■ PROBLEM: In the entries below, find the line containing "What parts and" and the line containing "Metres, right-handed frame.". Copy those two lines and everything between them exactly, and only that.

-------- SUPPLIED RECORDS --------

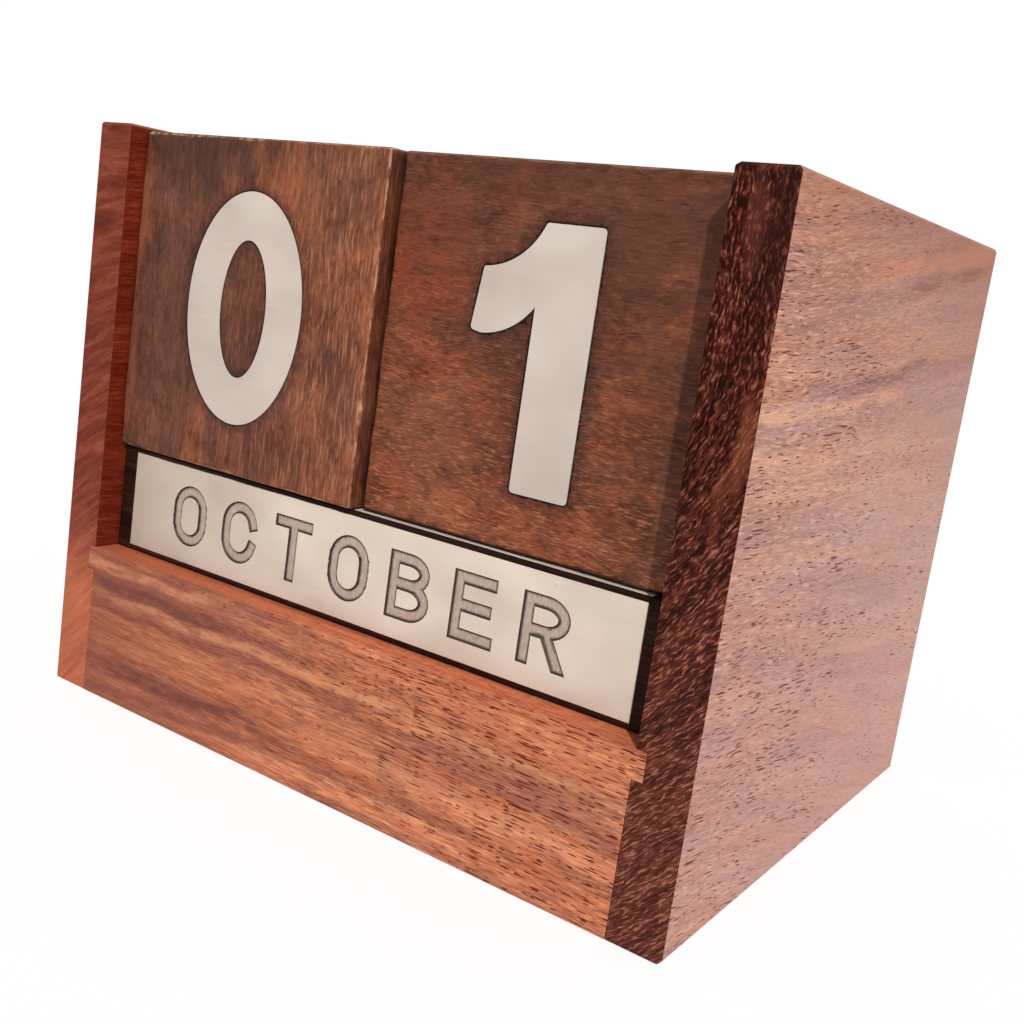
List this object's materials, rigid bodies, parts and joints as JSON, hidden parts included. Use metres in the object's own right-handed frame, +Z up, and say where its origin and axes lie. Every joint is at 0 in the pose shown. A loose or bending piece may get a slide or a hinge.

--------
-------- SUPPLIED RECORDS --------

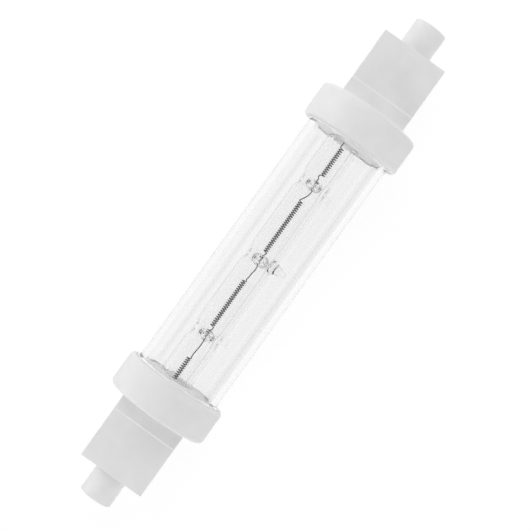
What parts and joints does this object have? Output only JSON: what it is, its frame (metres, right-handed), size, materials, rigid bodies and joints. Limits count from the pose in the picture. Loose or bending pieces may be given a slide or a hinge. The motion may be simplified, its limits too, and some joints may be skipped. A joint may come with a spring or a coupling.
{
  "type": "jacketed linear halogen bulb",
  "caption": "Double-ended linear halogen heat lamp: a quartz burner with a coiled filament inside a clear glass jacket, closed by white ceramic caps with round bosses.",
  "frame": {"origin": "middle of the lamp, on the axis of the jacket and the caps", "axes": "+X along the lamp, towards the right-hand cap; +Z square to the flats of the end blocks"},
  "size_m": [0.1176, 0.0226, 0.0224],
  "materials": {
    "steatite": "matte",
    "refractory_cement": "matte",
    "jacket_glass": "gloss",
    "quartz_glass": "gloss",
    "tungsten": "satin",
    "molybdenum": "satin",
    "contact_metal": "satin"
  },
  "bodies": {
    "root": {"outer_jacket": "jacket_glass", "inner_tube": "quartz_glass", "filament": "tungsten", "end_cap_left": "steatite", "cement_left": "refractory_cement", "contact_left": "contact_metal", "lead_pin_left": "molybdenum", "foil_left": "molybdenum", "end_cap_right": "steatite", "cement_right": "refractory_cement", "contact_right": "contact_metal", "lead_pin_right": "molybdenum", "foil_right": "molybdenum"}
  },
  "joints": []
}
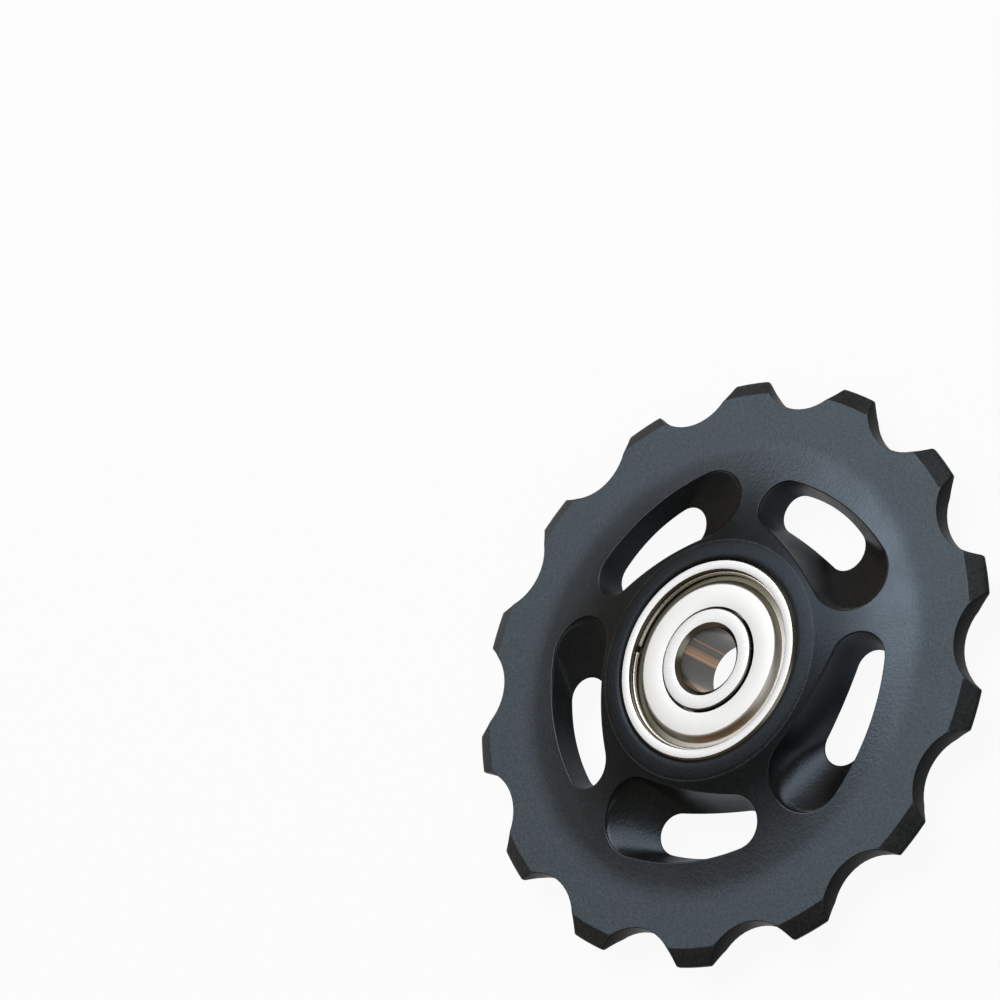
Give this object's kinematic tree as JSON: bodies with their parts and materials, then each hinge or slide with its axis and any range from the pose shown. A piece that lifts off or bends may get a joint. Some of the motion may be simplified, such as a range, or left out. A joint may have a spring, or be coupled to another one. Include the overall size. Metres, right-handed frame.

--------
-------- SUPPLIED RECORDS --------

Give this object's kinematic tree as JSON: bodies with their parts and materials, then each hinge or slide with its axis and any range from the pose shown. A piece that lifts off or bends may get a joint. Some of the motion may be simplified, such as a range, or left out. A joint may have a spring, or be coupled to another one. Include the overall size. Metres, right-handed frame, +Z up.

--------

■ TASK ANSWER:
What parts and joints does this object have? Output only JSON: what it is, its frame (metres, right-handed), size, materials, rigid bodies and joints. Limits count from the pose in the picture. Loose or bending pieces may be given a slide or a hinge. The motion may be simplified, its limits too, and some joints may be skipped. A joint may come with a spring or a coupling.
{
  "type": "jacketed linear halogen bulb",
  "caption": "Double-ended linear halogen heat lamp: a quartz burner with a coiled filament inside a clear glass jacket, closed by white ceramic caps with round bosses.",
  "frame": {"origin": "middle of the lamp, on the axis of the jacket and the caps", "axes": "+X along the lamp, towards the right-hand cap; +Z square to the flats of the end blocks"},
  "size_m": [0.1176, 0.0226, 0.0224],
  "materials": {
    "steatite": "matte",
    "refractory_cement": "matte",
    "jacket_glass": "gloss",
    "quartz_glass": "gloss",
    "tungsten": "satin",
    "molybdenum": "satin",
    "contact_metal": "satin"
  },
  "bodies": {
    "root": {"outer_jacket": "jacket_glass", "inner_tube": "quartz_glass", "filament": "tungsten", "end_cap_left": "steatite", "cement_left": "refractory_cement", "contact_left": "contact_metal", "lead_pin_left": "molybdenum", "foil_left": "molybdenum", "end_cap_right": "steatite", "cement_right": "refractory_cement", "contact_right": "contact_metal", "lead_pin_right": "molybdenum", "foil_right": "molybdenum"}
  },
  "joints": []
}
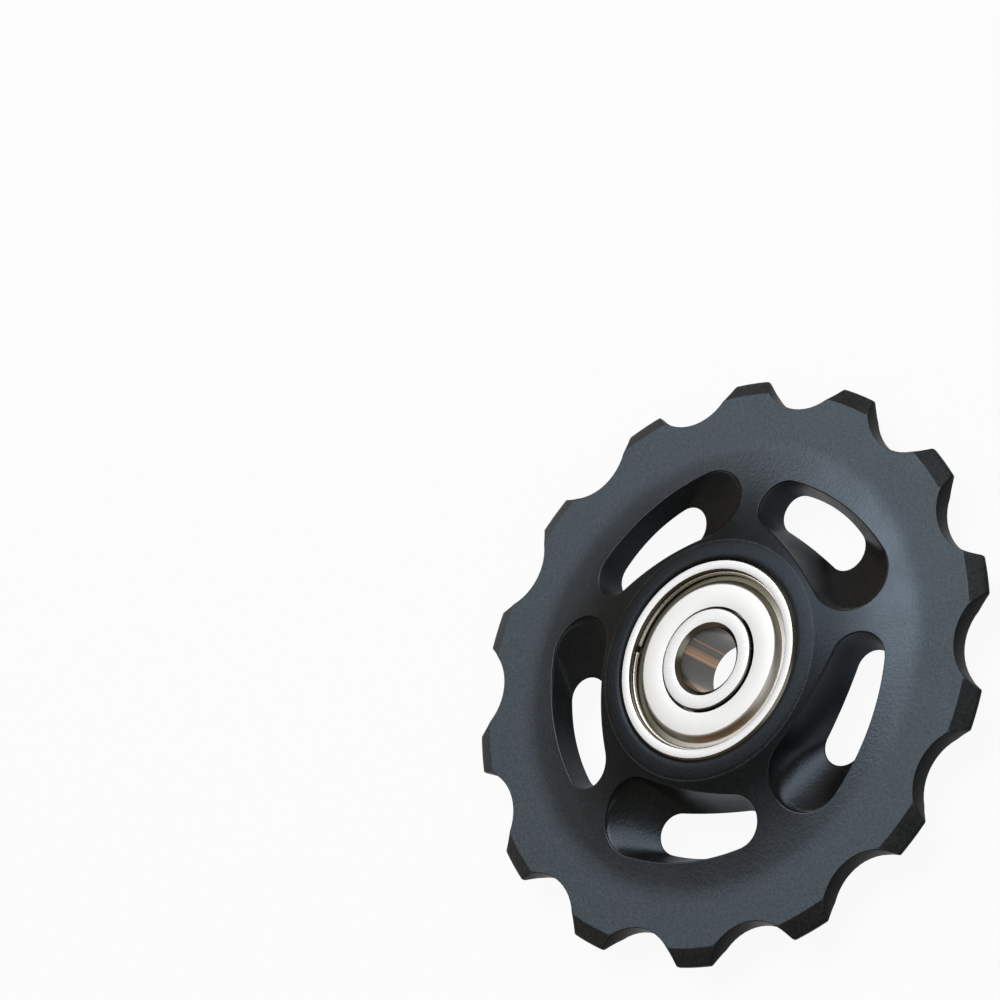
Give this object's kinematic tree as JSON: bodies with their parts and materials, then each hinge or slide with its axis and any range from the pose shown. A piece that lifts off or bends may get a joint. Some of the motion may be simplified, such as a range, or left out. A joint may have a spring, or be coupled to another one. Include the overall size. Metres, right-handed frame.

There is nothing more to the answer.